On May 16, 1943, Stroop declared the uprising officially crushed. To symbolize the destruction, he ordered the demolition of the Great Synagogue of Warsaw. In his report, later known as the Stroop Report, he detailed the operation with chilling precision, describing the uprising as having been eliminated and the ghetto reduced to ruins. According to his figures, more than 56,000 Jews were captured during the suppression, with many executed on the spot and others deported to concentration and extermination camps such as Majdanek concentration camp and Treblinka.

Casualty figures are difficult to determine precisely, but it is estimated that around 13,000 Jews died during the uprising itself, many burned alive or suffocated as buildings were set on fire. German losses were relatively small, though exact numbers vary; Stroop reported 16 dead and around 90 wounded, though some historians believe the true figures may have been higher.

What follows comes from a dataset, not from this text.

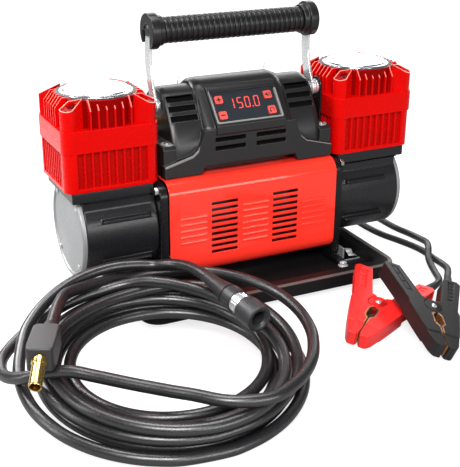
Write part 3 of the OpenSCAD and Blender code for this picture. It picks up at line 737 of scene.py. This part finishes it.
def make_head_screws():
    """A recessed cap screw at the bottom of each post's hole."""
    bm = bmesh.new()
    for side in (-1, 1):
        for quarter in quarters():
            at = quarter @ SOCKET + Vector((side * STACK_X, 0, 0))
            turned(bm, [(-7, 0), (-7, 3.3), (-4.6, 3.3), (-4.1, 2.8), (-4.1, 1.7), (-6, 1.6), (-6, 0)],
                   frame_at(at * MM, quarter.to_3x3() @ FACET), 24)
    settle(solid("head_cap_screws", bm), "can_dark", ("head_screws",))


def make_discs():
    bm, seals = bmesh.new(), bmesh.new()
    for side in (-1, 1):
        place = shift(side * STACK_X, 0, 0)
        turned(bm, [(199, 0), (199, 34.6), (203.4, 34.6), (204.4, 34.1), (204.9, 33), (205.0, 31.4), (205.9, 30.6),
                    (206.2, 29.5), (206.2, 0)], place, 96)
        turned(seals, [(199, 34.5), (199, 37.1), (203.9, 37.1), (204.3, 36.2), (203.9, 34.5), (199, 34.5)], place, 96)
    settle(shaded("head_disc_caps", bm), "disc_chrome", ("head_discs",))
    settle(shaded("head_disc_seals", seals), "gland_rubber")


SHADE = {"grain": 420, "depth": 0.006}
# painted shade: a darker red for the head's core between the fins and the floors of the facets
PAINTED_SHADE_RED = finish("head_painted_shade", (0.2, 0.001, 0.001), 0.3, specular=0.3, tint=(1, 0.05, 0.04), **SHADE)
# painted shade: a darker red for the flutes between the cylinder's ridges
FLUTE_PAINTED_SHADE = finish("flute_painted_shade", (0.36, 0.0015, 0.001), 0.24, tint=(1, 0.1, 0.08), **SHADE)
# painted highlight: a pale pink for the head's edges that catch the light
PAINTED_HIGHLIGHT_PINK = finish("head_painted_highlight", (0.93, 0.22, 0.17), 0.25, grain=420, depth=0.004, drift=0.1)
PARTS = make_post()
for side, name in SIDES:
    make_head(side, name, *PARTS)
    make_cylinder(side, name)
for part in PARTS:
    bpy.data.objects.remove(part)
make_head_screws()
make_discs()


# ---------- control housing and panel ----------

def both_ends(*stations):
    """Loft stations written for one end, with their mirror images for the other."""
    return [(-x, scale) for x, scale in reversed(stations)] + list(stations)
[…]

The Warsaw Ghetto Uprising was militarily doomed from the outset due to the overwhelming superiority of German forces and the lack of external support for the fighters. However, its significance lies not in its military outcome but in its symbolic power. It demonstrated resistance in the face of certain death and became a powerful example of courage and defiance. It also inspired later acts of resistance, including the Warsaw Uprising by the Polish underground the following year.

An interesting and often noted aspect of the uprising is the role of youth movements, which had been active in the ghetto before the war and became the backbone of resistance. These groups, originally focused on cultural and educational activities, transformed into armed units. Another notable point is the limited but important assistance provided by the Polish underground, particularly the Armia Krajowa, which smuggled some weapons into the ghetto and attempted attacks on German positions outside the walls, though this support was constrained and insufficient to change the outcome.

Today, the uprising is remembered as one of the most important acts of resistance during World War II and is commemorated annually. It stands as a testament to human resilience under extreme oppression and remains a defining moment in the history of the Holocaust.